Are you sure they're more expensive? They seem about the same on average.

If I was to do a Fusion Drive, are there any downsides with regard to reliability or battery?
 
Are you sure they're more expensive? They seem about the same on average.

If I was to do a Fusion Drive, are there any downsides with regard to reliability or battery?

Sorry, I didn't explain well. I live in Brazil, so prices vary more in higher-end products. In respect to fusion drive, I'd expect that the increment on battery usage would be marginal, since the most tasks would occur only in the SSD. This would not be the case in the "non-fusion" approach. If you install an HDD as a second storage unit without "fusioning" with the SSD, you'll get the hard drive wakening up whenever you open Finder or load a just listened mp3 file.

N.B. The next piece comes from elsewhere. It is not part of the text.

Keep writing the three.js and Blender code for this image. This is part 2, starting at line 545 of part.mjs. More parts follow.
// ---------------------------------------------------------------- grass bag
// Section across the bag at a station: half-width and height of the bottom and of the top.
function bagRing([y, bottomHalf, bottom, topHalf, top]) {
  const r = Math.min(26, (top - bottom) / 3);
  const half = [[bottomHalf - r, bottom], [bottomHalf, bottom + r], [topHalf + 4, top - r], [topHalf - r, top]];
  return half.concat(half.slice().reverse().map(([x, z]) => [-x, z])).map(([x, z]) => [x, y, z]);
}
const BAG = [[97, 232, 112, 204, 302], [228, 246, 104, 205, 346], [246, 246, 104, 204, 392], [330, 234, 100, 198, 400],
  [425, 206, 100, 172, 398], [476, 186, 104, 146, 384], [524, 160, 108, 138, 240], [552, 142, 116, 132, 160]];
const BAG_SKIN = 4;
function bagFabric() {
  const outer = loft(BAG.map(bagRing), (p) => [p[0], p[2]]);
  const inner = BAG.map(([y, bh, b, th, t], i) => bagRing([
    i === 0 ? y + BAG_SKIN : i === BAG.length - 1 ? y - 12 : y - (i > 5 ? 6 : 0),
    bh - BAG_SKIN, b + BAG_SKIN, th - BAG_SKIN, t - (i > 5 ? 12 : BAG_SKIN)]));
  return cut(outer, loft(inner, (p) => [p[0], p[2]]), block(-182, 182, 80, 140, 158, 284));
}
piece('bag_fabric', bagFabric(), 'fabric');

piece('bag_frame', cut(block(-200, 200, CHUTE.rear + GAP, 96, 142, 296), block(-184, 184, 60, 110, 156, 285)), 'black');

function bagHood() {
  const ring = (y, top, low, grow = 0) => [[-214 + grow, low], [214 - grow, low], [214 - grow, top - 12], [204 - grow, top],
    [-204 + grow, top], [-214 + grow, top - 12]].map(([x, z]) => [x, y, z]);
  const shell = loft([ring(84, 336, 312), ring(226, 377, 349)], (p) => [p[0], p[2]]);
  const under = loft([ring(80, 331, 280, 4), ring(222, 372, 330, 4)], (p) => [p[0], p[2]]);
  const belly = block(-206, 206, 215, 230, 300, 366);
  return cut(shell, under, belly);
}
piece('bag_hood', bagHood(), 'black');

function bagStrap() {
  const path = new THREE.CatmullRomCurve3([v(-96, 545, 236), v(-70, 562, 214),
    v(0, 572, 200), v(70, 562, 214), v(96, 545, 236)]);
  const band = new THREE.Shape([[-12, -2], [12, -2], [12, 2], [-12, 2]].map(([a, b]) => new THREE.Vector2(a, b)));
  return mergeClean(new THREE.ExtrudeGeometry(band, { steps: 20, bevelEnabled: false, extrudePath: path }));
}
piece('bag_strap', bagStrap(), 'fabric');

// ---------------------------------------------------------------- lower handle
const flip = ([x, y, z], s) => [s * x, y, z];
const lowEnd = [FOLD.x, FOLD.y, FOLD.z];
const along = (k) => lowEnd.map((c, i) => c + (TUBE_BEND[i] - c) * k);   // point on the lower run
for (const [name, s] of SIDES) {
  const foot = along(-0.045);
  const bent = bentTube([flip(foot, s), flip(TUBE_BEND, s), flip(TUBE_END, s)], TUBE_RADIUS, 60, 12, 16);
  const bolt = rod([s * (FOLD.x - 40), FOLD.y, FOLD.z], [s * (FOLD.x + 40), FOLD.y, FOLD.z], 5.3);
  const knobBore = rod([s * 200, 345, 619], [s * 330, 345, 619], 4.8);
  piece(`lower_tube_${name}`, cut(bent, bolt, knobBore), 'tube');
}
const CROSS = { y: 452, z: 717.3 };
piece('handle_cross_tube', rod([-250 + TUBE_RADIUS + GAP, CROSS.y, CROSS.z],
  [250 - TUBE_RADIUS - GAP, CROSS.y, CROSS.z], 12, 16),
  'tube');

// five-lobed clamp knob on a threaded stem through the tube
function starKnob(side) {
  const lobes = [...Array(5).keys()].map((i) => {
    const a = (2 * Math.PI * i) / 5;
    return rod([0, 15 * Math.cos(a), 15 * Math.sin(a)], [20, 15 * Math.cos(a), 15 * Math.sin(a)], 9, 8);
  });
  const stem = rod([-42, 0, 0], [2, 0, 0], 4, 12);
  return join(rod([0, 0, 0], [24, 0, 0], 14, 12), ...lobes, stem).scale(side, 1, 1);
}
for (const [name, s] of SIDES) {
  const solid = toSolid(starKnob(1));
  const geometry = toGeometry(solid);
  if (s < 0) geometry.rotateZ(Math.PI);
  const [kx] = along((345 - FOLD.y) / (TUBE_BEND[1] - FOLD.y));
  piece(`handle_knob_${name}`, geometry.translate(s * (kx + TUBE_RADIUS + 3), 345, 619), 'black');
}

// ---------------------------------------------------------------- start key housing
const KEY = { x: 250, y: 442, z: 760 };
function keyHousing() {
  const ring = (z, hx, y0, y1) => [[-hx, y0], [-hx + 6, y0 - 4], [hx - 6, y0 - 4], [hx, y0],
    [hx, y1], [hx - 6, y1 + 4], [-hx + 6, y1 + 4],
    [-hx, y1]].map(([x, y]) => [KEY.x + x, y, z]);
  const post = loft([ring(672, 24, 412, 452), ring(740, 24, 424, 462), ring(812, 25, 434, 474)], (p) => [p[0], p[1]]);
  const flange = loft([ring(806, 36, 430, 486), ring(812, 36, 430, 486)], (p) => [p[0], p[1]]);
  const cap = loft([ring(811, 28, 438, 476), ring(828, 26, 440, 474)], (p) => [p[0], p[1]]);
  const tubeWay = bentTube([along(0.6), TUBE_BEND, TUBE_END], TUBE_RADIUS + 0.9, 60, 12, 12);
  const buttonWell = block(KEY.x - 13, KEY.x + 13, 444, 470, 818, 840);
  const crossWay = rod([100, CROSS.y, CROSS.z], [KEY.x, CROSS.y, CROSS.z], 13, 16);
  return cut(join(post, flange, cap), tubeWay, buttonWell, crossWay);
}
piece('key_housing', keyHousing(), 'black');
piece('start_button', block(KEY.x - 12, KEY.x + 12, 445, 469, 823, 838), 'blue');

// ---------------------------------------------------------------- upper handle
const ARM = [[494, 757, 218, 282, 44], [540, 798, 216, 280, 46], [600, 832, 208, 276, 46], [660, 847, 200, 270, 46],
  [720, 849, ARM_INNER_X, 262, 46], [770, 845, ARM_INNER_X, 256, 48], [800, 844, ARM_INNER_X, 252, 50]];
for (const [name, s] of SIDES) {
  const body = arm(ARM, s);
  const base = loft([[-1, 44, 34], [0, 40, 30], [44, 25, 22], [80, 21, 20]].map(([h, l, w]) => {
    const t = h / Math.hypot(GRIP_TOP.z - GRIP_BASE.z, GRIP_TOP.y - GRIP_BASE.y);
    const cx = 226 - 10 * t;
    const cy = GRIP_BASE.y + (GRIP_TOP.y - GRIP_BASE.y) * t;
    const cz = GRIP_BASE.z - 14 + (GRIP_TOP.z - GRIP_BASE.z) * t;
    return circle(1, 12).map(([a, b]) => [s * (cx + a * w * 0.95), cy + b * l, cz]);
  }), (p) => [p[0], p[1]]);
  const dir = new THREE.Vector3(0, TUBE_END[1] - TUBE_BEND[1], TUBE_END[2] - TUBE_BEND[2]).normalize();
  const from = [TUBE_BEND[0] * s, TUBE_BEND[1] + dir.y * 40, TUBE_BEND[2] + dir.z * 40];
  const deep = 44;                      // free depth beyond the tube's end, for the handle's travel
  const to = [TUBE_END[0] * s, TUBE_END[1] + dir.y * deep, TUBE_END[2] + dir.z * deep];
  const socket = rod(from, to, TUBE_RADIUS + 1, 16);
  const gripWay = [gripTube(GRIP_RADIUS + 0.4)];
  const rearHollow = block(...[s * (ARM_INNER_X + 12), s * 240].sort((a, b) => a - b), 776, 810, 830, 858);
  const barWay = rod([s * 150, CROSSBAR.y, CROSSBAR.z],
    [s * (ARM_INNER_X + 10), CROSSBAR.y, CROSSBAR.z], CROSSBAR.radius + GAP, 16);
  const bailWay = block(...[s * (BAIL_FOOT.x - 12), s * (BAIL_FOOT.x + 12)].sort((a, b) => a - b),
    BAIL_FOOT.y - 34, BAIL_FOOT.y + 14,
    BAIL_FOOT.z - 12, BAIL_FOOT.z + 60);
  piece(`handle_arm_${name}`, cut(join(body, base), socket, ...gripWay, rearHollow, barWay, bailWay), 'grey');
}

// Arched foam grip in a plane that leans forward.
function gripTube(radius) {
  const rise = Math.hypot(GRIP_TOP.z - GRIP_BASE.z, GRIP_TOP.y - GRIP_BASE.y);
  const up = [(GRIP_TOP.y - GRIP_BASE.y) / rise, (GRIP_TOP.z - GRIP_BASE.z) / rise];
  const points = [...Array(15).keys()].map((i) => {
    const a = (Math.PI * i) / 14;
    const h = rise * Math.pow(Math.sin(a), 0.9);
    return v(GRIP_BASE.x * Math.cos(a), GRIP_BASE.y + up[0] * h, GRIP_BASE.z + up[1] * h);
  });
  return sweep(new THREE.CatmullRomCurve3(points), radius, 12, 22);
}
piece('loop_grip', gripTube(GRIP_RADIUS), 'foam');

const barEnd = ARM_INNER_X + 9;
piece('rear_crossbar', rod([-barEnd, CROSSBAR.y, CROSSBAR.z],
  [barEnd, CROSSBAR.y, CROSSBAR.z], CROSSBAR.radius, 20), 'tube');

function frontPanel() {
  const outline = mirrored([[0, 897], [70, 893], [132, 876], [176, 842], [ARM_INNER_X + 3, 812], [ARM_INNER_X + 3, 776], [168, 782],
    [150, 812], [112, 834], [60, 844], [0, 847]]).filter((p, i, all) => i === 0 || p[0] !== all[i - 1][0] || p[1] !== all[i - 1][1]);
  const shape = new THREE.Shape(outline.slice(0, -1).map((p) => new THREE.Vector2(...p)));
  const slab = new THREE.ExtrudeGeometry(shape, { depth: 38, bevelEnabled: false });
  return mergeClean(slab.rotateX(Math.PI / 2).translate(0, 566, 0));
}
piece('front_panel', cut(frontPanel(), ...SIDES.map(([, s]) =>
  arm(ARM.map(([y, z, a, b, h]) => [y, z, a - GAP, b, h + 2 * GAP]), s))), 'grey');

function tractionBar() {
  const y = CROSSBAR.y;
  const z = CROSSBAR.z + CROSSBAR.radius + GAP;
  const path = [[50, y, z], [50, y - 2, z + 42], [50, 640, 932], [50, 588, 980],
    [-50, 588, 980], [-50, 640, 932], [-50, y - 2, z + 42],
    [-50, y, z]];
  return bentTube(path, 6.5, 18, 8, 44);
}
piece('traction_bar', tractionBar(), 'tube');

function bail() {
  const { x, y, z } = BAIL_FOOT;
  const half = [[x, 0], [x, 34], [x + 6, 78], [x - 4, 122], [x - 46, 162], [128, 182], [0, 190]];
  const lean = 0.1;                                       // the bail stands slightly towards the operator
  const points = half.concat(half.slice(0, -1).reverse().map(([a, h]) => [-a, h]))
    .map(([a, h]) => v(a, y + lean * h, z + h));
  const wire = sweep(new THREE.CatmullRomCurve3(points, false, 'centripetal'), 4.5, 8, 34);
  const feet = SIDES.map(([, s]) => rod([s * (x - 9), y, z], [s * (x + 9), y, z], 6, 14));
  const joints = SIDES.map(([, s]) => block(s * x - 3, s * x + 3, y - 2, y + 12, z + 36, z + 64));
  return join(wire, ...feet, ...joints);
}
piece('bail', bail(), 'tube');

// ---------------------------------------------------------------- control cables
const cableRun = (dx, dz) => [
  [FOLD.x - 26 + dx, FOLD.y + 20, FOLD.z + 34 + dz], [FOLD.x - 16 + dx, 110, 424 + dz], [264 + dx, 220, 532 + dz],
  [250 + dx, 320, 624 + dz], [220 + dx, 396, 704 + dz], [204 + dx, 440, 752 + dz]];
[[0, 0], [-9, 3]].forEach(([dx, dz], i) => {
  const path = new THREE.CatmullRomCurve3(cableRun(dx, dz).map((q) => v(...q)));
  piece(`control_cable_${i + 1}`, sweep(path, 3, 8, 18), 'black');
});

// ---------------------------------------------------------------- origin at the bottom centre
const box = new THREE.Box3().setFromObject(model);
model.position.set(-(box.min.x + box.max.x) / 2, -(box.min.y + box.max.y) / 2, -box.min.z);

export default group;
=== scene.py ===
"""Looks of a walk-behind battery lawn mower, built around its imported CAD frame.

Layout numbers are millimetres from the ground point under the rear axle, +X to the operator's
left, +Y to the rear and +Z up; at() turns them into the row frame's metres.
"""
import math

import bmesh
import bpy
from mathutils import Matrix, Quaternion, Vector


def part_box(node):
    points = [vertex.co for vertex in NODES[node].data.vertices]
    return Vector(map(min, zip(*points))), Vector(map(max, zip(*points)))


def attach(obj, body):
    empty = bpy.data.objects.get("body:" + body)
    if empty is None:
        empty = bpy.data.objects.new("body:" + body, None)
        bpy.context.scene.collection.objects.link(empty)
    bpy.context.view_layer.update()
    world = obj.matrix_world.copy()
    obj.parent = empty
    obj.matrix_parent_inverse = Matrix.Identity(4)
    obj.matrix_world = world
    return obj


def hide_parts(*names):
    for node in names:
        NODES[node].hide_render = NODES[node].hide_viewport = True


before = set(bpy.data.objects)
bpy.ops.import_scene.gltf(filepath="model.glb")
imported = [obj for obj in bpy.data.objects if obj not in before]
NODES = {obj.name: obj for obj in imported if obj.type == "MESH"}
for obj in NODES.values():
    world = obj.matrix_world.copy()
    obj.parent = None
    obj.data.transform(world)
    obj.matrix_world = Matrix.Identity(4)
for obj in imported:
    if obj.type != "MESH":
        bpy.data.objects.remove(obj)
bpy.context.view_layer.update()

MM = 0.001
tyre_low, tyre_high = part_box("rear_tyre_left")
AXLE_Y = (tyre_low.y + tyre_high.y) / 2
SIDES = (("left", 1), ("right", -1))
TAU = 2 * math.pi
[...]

Currently, I think it's better keeping a single storage unit in my Macbook (unless it was the SSD-RAID0 approach) because I don't want upgrading to Mountain Lion to get the Fusion support. I like the smoothness of Snow Leopard and since most apps still run on it, I don't feel I'm losing too much without getting the latest OSX.
 
Sorry, I didn't explain well. I live in Brazil, so prices vary more in higher-end products. In respect to fusion drive, I'd expect that the increment on battery usage would be marginal, since the most tasks would occur only in the SSD. This would not be the case in the "non-fusion" approach. If you install an HDD as a second storage unit without "fusioning" with the SSD, you'll get the hard drive wakening up whenever you open Finder or load a just listened mp3 file.

Currently, I think it's better keeping a single storage unit in my Macbook (unless it was the SSD-RAID0 approach) because I don't want upgrading to Mountain Lion to get the Fusion support. I like the smoothness of Snow Leopard and since most apps still run on it, I don't feel I'm losing too much without getting the latest OSX.

Thanks.
So I think I'll be switching the drives around (SSD in optibay) and creating a fusion drive when Mavericks is released.